Magnetic control over mechanical behavior
To build the material, the researchers formulated a printable ink that blends neodymium-based magnetic particles (NdFeB) with a highly elastic block copolymer, SIS (styrene-isoprene-styrene). Using 4D printing, they fabricated a magneto-responsive architecture that can be “dialed in” on demand. The resulting platform—a magnetically tunable stiffness metamaterial (MTSM)—reacts to an external magnetic field in about 0.1 seconds and can vary its mechanical stiffness by more than 390%. When the units are assembled into a 3D array, different regions can be set to different rigidity levels depending on field direction and strength. In other words, the same structure can behave like a cushion in one area and a brace in another. This level of spatial and temporal control suggests that the material is not just deformable, but actively reconfigurable.
To demonstrate how this works in practice, the team built an adaptive wheel system whose behavior changes with the terrain. On rough or uneven ground, the wheel softens locally to absorb impact and climb over obstacles; on smooth surfaces, it stiffens to maintain stability and efficient rolling. This kind of terrain-aware response is directly relevant to soft robotics, autonomous mobility platforms, and artificial muscle systems, where machines are expected to move through unpredictable environments and still maintain precision and reliability.

“Our work moves beyond passive ‘shape-changing’ materials,” said Professor Park. “We are laying the groundwork for truly intelligent matter—systems that can program, update, and reorganize their own mechanical properties in response to what is happening around them.” Industries such as soft robotics and bioelectronics increasingly need materials that do more than just bend. They need structures that sense conditions, adapt their physical behavior, and keep functioning without manual intervention. Traditional fixed-property materials struggle to meet that demand, especially in complex, real-world settings.
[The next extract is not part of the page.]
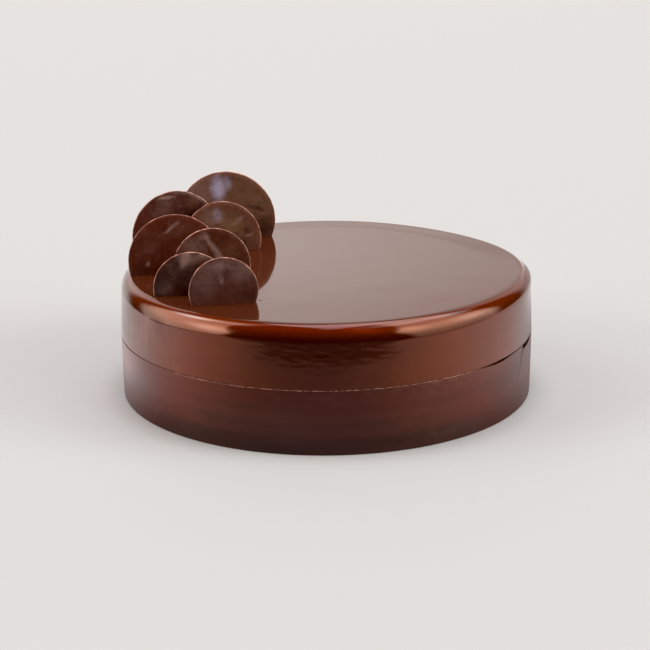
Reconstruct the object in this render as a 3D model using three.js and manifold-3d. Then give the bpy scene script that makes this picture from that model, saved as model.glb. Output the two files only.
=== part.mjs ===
// Chocolate mousse cake: a round cake under a mirror glaze, a thin chocolate band round its
// foot, and a cluster of chocolate discs pushed on edge into its top.
// Millimetres, +Z up. The origin is the middle of the base, on the surface the cake stands on.
// The front faces -Y. Angles round the cake start at the front and turn towards +X.
import * as THREE from 'three';
import { mergeVertices } from 'three/addons/utils/BufferGeometryUtils.js';
import Module from 'manifold-3d';

// Glazed cake
const cakeRadius = 104;
const cakeHeight = 62;
const shoulderRadius = 6.4;
const shoulderSteps = 6;
const roundSegments = 96;
const topRise = 0.4; // the top and the band's edge stand this much higher at +X, as poured

// Chocolate band
const bandRadius = 105;
const bandThickness = 1.2;
const bandHeight = 31.8;
const bandRows = 4;
const bandFit = 0.4; // left between the band and the cake behind it
const jointAngle = THREE.MathUtils.degToRad(67);
const jointGap = 0.6;

// Where the band's top edge stands off the cake: at its free corner and in one loose stretch
const corner = { angle: jointAngle, lift: 1, reach: 0.4 };
const looseStretch = { angle: THREE.MathUtils.degToRad(51), lift: 0.7, reach: 0.1 };

// Chocolate discs
const discThickness = 2;
const discBevel = 0.4;
const discSegments = 48;
const slotFit = 0.3; // left between a disc and the slit that it stands in

// x, y, z is a disc's middle. It turns by yaw about the upright and leans back by lean.
const discs = [
  { name: 'disc_back_right', radius: 26.4, x: -53.6, y: 63.8, z: 72.0, yaw: -2.5, lean: -4.2 },
  { name: 'disc_back_left', radius: 23.7, x: -79.4, y: 36.7, z: 69.8, yaw: 20, lean: 0 },
  { name: 'disc_middle_right', radius: 20.3, x: -54.3, y: 35.4, z: 67.9, yaw: 1, lean: -1.2 },
  { name: 'disc_middle_left', radius: 24.2, x: -74.9, y: -13.2, z: 68.1, yaw: -1.6, lean: 6.9 },
  { name: 'disc_middle', radius: 19.3, x: -56.5, y: -22.0, z: 68.8, yaw: 10, lean: -2 },
  { name: 'disc_front_left', radius: 18.5, x: -64.4, y: -50.9, z: 65.0, yaw: 1.1, lean: -0.9 },
  { name: 'disc_front_right', radius: 16.6, x: -48.3, y: -65.4, z: 68.1, yaw: 9.7, lean: -0.9 },
];

const glaze = new THREE.MeshStandardMaterial({ color: 0x5a2a1c, roughness: 0.08, metalness: 0 });
const bandChocolate = new THREE.MeshStandardMaterial({ color: 0x43211d, roughness: 0.4, metalness: 0 });
const discChocolate = new THREE.MeshStandardMaterial({ color: 0x4a2a24, roughness: 0.45, metalness: 0 });

const wasm = await Module();
wasm.setup();

// A closed geometry as a solid that can be cut
function solidOf(geometry) {
  const bare = geometry.clone();
  bare.deleteAttribute('normal');
  bare.deleteAttribute('uv');
  const merged = mergeVertices(bare, 1e-4);
  const vertProperties = new Float32Array(merged.attributes.position.array);
  const triVerts = new Uint32Array(merged.index.array);
  return new wasm.Manifold(new wasm.Mesh({ numProp: 3, vertProperties, triVerts }));
}

function geometryOf(solid) {
  const mesh = solid.getMesh();
  const geometry = new THREE.BufferGeometry();
  geometry.setAttribute('position', new THREE.BufferAttribute(mesh.vertProperties, 3));
  geometry.setIndex(new THREE.BufferAttribute(mesh.triVerts, 1));
  geometry.computeVertexNormals();
  return geometry;
}

// Raises a geometry's upper part towards +X, and leaves its base flat
function tipTop(geometry) {
  const position = geometry.attributes.position;
  for (let i = 0; i < position.count; i += 1) {
    const share = Math.min(1, position.getZ(i) / bandHeight);
    position.setZ(i, position.getZ(i) + topRise * share * position.getX(i) / cakeRadius);
  }
  return geometry;
}

// The cake's half section: narrower behind the band, upright above it, round at the shoulder
function cakeProfile() {
  const footRadius = bandRadius - bandThickness - bandFit;
  const ledge = bandHeight + bandFit;
  const points = [
    new THREE.Vector2(0, 0),
    new THREE.Vector2(footRadius, 0),
    new THREE.Vector2(footRadius, ledge),
    new THREE.Vector2(cakeRadius, ledge),
  ];
  for (let i = 0; i <= shoulderSteps; i += 1) {
    const turn = (i / shoulderSteps) * (Math.PI / 2);
    points.push(new THREE.Vector2(
      cakeRadius - shoulderRadius * (1 - Math.cos(turn)),
      cakeHeight - shoulderRadius * (1 - Math.sin(turn)),
    ));
  }
  points.push(new THREE.Vector2(0, cakeHeight));
  return points;
}

// A disc on its axis, its edge bevelled, grown all round by grow
function discGeometry(radius, grow) {
  const half = discThickness / 2 + grow;
  const rim = radius + grow;
  const profile = [
    new THREE.Vector2(0, -half),
    new THREE.Vector2(rim - discBevel, -half),
    new THREE.Vector2(rim, discBevel - half),
    new THREE.Vector2(rim, half - discBevel),
    new THREE.Vector2(rim - discBevel, half),
    new THREE.Vector2(0, half),
  ];
  return new THREE.LatheGeometry(profile, discSegments);
}

function placeDisc(object, disc) {
  const lean = THREE.MathUtils.degToRad(-disc.lean);
  object.position.set(disc.x, disc.y, disc.z);
  object.rotation.set(lean, 0, THREE.MathUtils.degToRad(disc.yaw), 'ZXY');
  object.updateMatrix();
  return object;
}

function discSlot(disc) {
  const place = placeDisc(new THREE.Object3D(), disc);
  return solidOf(discGeometry(disc.radius, slotFit).applyMatrix4(place.matrix));
}

function makeCake() {
  const blank = new THREE.LatheGeometry(cakeProfile(), roundSegments).rotateX(Math.PI / 2);
  let cake = solidOf(tipTop(blank));
  for (const disc of discs) {
    cake = cake.subtract(discSlot(disc));
  }
  const mesh = new THREE.Mesh(geometryOf(cake), glaze);
  mesh.name = 'cake_body';
  return mesh;
}

// How far the band stands off at an angle round the cake and a height
function standOff(angle, height) {
  const up = (height / bandHeight) ** 2;
  const pastCorner = (angle - corner.angle) / corner.reach;
  const fromStretch = (angle - looseStretch.angle - 2 * Math.PI) / looseStretch.reach;
  const atCorner = corner.lift * Math.max(0, 1 - pastCorner) ** 2;
  const atStretch = looseStretch.lift * Math.exp(-(fromStretch ** 2));
  return (atCorner + atStretch) * up;
}

// A flat strip bent round the cake until its two ends meet at the joint
function makeBand() {
  const middleRadius = bandRadius - bandThickness / 2;
  const turn = 2 * Math.PI - jointGap / middleRadius;
  const strip = new THREE.BoxGeometry(turn, bandThickness, bandHeight, roundSegments, 1, bandRows);
  const position = strip.attributes.position;
  for (let i = 0; i < position.count; i += 1) {
    const angle = jointAngle + Math.PI + position.getX(i);
    const height = position.getZ(i) + bandHeight / 2;
    const radius = middleRadius - position.getY(i) + standOff(angle, height);
    position.setXYZ(i, radius * Math.sin(angle), -radius * Math.cos(angle), height);
  }
  const mesh = new THREE.Mesh(tipTop(strip), bandChocolate);
  mesh.name = 'chocolate_band';
  return mesh;
}

function makeDisc(disc) {
  const mesh = new THREE.Mesh(discGeometry(disc.radius, 0), discChocolate);
  mesh.name = disc.name;
  return placeDisc(mesh, disc);
}

const mousseCake = new THREE.Group();
mousseCake.add(makeCake());
mousseCake.add(makeBand());
for (const disc of discs) {
  mousseCake.add(makeDisc(disc));
}

export default mousseCake;
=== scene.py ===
import math

import bmesh
import bpy
from mathutils import Matrix, Vector, noise


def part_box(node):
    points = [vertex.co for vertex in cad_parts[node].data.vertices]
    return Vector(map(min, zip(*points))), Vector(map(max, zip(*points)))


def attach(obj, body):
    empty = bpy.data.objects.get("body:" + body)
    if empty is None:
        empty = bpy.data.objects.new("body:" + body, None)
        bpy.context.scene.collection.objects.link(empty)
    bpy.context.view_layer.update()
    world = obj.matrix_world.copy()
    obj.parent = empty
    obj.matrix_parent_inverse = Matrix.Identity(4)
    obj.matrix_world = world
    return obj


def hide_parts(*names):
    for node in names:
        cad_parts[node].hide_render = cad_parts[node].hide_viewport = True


# A chocolate mousse cake: mirror glaze, a chocolate band round its foot, seven chocolate discs.
# Metres, +Z up, the front towards -Y. Angles round the cake start at the front and turn towards +X.
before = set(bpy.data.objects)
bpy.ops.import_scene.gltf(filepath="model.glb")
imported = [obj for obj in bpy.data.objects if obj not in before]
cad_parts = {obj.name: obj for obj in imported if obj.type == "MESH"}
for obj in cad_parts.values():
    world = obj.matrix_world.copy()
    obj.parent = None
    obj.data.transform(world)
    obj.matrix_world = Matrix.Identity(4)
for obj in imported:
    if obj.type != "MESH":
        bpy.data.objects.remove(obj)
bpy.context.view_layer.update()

mm = 0.001
fullTurn = 2 * math.pi
weldReach = 0.004 * mm
sharpFrom = math.radians(65)   # edges steeper than this stay sharp
discNames = sorted(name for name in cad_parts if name.startswith("disc_"))


def smoothStep(low, high, value):
    share = min(1, max(0, (value - low) / (high - low)))
    return share * share * (3 - 2 * share)


def bump(middle, reach, value):
    return math.exp(-((value - middle) / reach) ** 2)


# the angle round the cake, from -pi to pi, nought at the front
def angleOf(point):
    return math.atan2(point.x, -point.y)


def atAngle(radius, angle, height):
    return Vector((radius * math.sin(angle), -radius * math.cos(angle), height))


# how far an angle lies from another, the short way round
def angleFrom(middle, angle):
    return (angle - middle + math.pi) % fullTurn - math.pi


# soft unevenness: a grain is how wide, how tall, which pattern and how strong
def ripple(along, up, grain, slant=0):
    wide, tall, pattern, strength = grain
    return strength * noise.noise(Vector((along / wide + slant * up / wide, up / tall, pattern)))


def titled(name):
    return "".join(word.capitalize() for word in name.split("_")[1:])


def addObject(name, data):
    made = bpy.data.objects.new(name, data)
    bpy.context.scene.collection.objects.link(made)
    return made


def meshFrom(bm, name):
    mesh = bpy.data.meshes.new(name)
    bm.to_mesh(mesh)
    bm.free()
    return mesh


# an outline spun a whole turn round an axis through the origin
def spinOutline(points, axis, steps):
    bm = bmesh.new()
    verts = [bm.verts.new(point) for point in points]
    edges = [bm.edges.new(pair) for pair in zip(verts, verts[1:])]
    bmesh.ops.spin(bm, geom=verts + edges, cent=(0, 0, 0), axis=axis, angle=fullTurn, steps=steps,
                   use_merge=True)
    bmesh.ops.remove_doubles(bm, verts=bm.verts, dist=weldReach)
    return bm


def finishPiece(bm, name, *materials):
    bmesh.ops.remove_doubles(bm, verts=bm.verts, dist=weldReach)
    bmesh.ops.recalc_face_normals(bm, faces=bm.faces)
    for edge in bm.edges:
        if edge.is_manifold and edge.calc_face_angle() > sharpFrom:
            edge.smooth = False
    mesh = meshFrom(bm, name)
    for polygon in mesh.polygons:
        polygon.use_smooth = True
    for material in materials:
        mesh.materials.append(material)
    piece = addObject(name, mesh)
    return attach(piece, "root")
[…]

This study, titled “Rapidly Programmable Magneto-Mechanical Metamaterials Inspired by the Sarcomere Structure,” was published in Advanced Materials (impact factor: 29.4) on August 28, 2025, under the title, “Bioinspired, Rapidly Responsive Magnetically Tunable Stiffness Metamaterials.” The work was conducted in collaboration with Dr. Seung Kwon Seol and his team at the Korea Electrotechnology Research Institute (KERI).